Indeed, trust is key in ensuring a successful posthumous music career and it requires a coming-together of family, friends and collaborators, in addition to those with business interests. Empire CEO Ghazi Shami, whose company distributed XXX’s nearly platinum-selling “17” album and is releasing “Skins,” which it expects will do similar numbers, says he, along with Bernard, Sobande and Cunningham “shared in the decision-making” so that “everybody felt equally important.” How much additional XXX material is there? “A lot,” says Shami, surmising that the “hope and desire” is to release more unheard music, but only “in a fashion that preserves the integrity of what was there in that short period of time. I don’t want to start creating content just for the sake of milking the legacy. It wouldn’t sit right with me.”

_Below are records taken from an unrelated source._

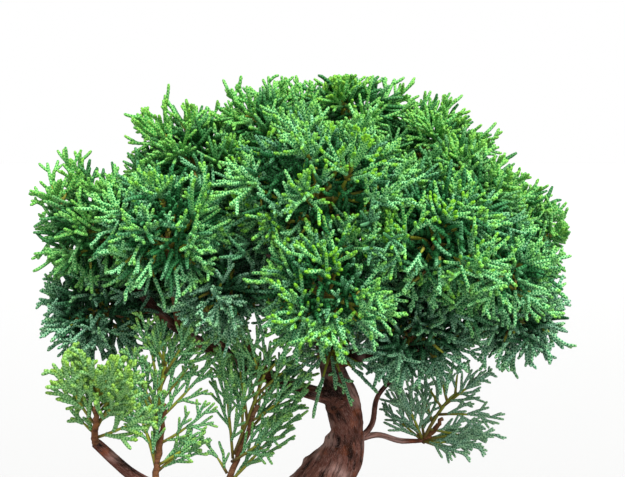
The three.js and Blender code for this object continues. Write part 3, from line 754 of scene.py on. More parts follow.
def grow_spray(cords, stems, root, tip, bend, habit, age, lime, rng):
    """A stem from root to tip whose outer part is leafy: side shoots, and short forks on those."""
    tip = keep_in(tip)
    curve = (root, 0.5 * (root + tip) + bend, tip)
    length = np.linalg.norm(tip - root)
    leafy = min(0.85 * length, rng.uniform(*habit["leafy"]))
    bare = 1 - leafy / length
    radius = habit["radius"]
    half_bare(cords, stems, curve, bare, SPRAY_STEM, radius, age, lime, rng)
    longest = habit["longest"] * rng.uniform(0.85, 1.15)
    roll = rng.uniform(0, TURN)
    count = max(int(leafy / habit["step"]), 2)
    for k in range(count):
        share = (k + rng.uniform(0.2, 0.8)) / count
        t = bare + (1 - bare) * share * 0.92
        tangent = bezier_way(*curve, t)
        roll += math.pi + rng.normal() * 0.5 + 0.4
        reach = longest * (1.0 - habit["taper"] * share) * rng.uniform(0.6, 1.2)
        way = side_direction(tangent, roll, rng.uniform(*habit["angle"]))
        shoot = bent(bezier(*curve, t), way, way + 0.35 * tangent + RISE, reach)
        cords.add_leafy(*shoot, radius * rng.uniform(0.9, 1.0), age, lime, rng)
        fork_roll = rng.uniform(0, TURN)
        heading = unit(shoot[2] - shoot[1])
        forks = int(habit["forked"] * reach / 3.5 + rng.uniform())
        for f in range(forks):
            base = bezier(*shoot, 0.25 + 0.5 * (f + rng.uniform(0, 0.8)) / forks)
            fork_roll += math.pi + rng.normal() * 0.6
            fork_reach = rng.uniform(*habit["fork"])
            way = side_direction(heading, fork_roll, rng.uniform(0.55, 0.85))
            fork = bent(base, way, way + 0.4 * heading, fork_reach)
            cords.add_leafy(*fork, radius * rng.uniform(0.84, 0.96), age, lime, rng)


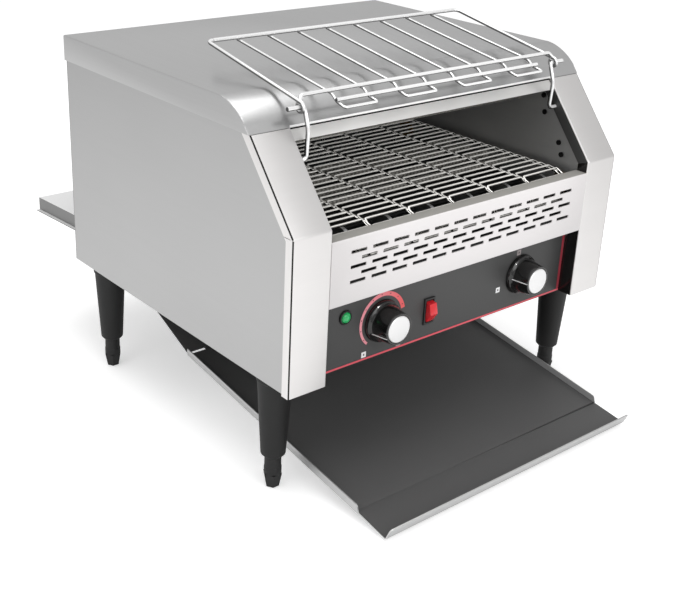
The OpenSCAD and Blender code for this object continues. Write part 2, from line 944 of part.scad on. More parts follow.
// Catch tray: a sloping sheet with a front lip and low side lips
module catch_tray() {
    half = tray_w / 2;
    lip_y = -tray_out + tray_lip_gap;
    color("#4A4A4A")
        placed() {
            bent([[-tray_out - tray_lip_lean, tray_low + tray_front_lip],
                  [-tray_out, tray_low + sheet], [tray_back, tray_z(tray_back)]],
                 -half, half, -sheet);
            both_sides()
                across(half - sheet, half)
                    polygon([[lip_y, tray_z(lip_y) - sheet / 2],
                             [tray_back, tray_z(tray_back) - sheet / 2],
                             [tray_back, tray_z(tray_back) + tray_side_lip],
                             [lip_y, tray_z(lip_y) + tray_side_lip]]);
        }
}

// Rear guard: a shelf behind the casing that keeps it off the wall
module rear_guard() {
    low = guard_z - guard_fall;
    half = guard_w / 2;
    color("#C8C8C8")
        placed() {
            bent([[body_d + sheet, guard_z + guard_up], [body_d + sheet, guard_z],
                  [back_y, low], [back_y, low - guard_side]],
                 -half, half, -sheet);
            both_sides() {
                across(half - sheet, half)
                    polygon([[body_d, guard_z - sheet / 2], [back_y, low - sheet / 2],
                             [back_y, low - guard_side], [body_d, guard_z - guard_side]]);
                across(half - sheet, half + guard_foot)
                    polygon([[body_d, guard_z - guard_side], [back_y, low - guard_side],
                             [back_y, low - guard_side + sheet],
                             [body_d, guard_z - guard_side + sheet]]);
            }
        }
}

// Conveyor belt: cross wires joined by narrow links that run round both
// shafts, with play in the links where a run meets a turn
module belt_ring(r) {
    circle(r = r, $fn = large_fn);
    translate([shaft_span, 0])
        circle(r = r, $fn = large_fn);
    translate([0, -r])
        square([shaft_span, 2 * r]);
}

module belt_wire(y, z) {
    cross_rod(-belt_w / 2, belt_w / 2, y, z, wire_r);
}

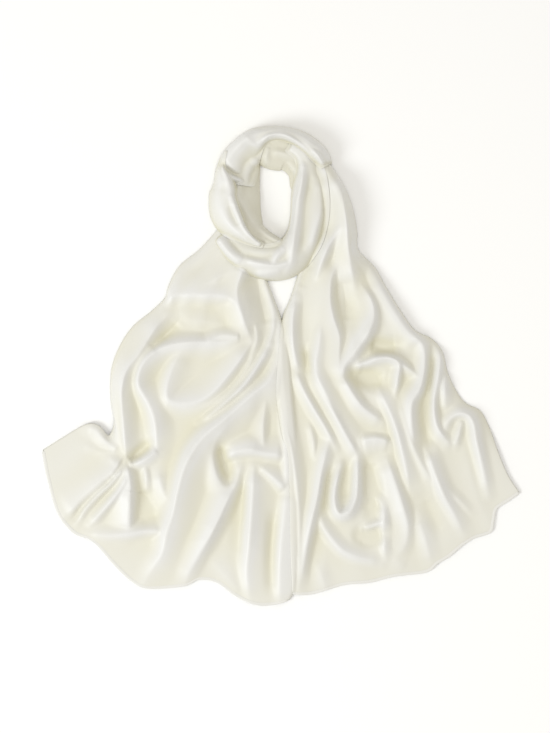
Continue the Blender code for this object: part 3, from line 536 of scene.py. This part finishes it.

Shami, who has no shortage of descriptors for XXX — “a profound artist,” “prodigy” and “modern day Kurt Cobain,” among them — says the person we’ll hear on “Skins” is a 21-year-old who was looking to “evolve and progress,” or, in a word, maturing. “In my heart of hearts, we’re doing this in the spirit of who he was, based on what I’ve known of him in the last year; based on what his mother has known of him his entire life; based on what John knew of him as a producer and what Solomon knew from being on the road and in the studio with him,” he says. “We’re kind of putting the wax on the car, but he built it. We’re trying to do right by his legacy.”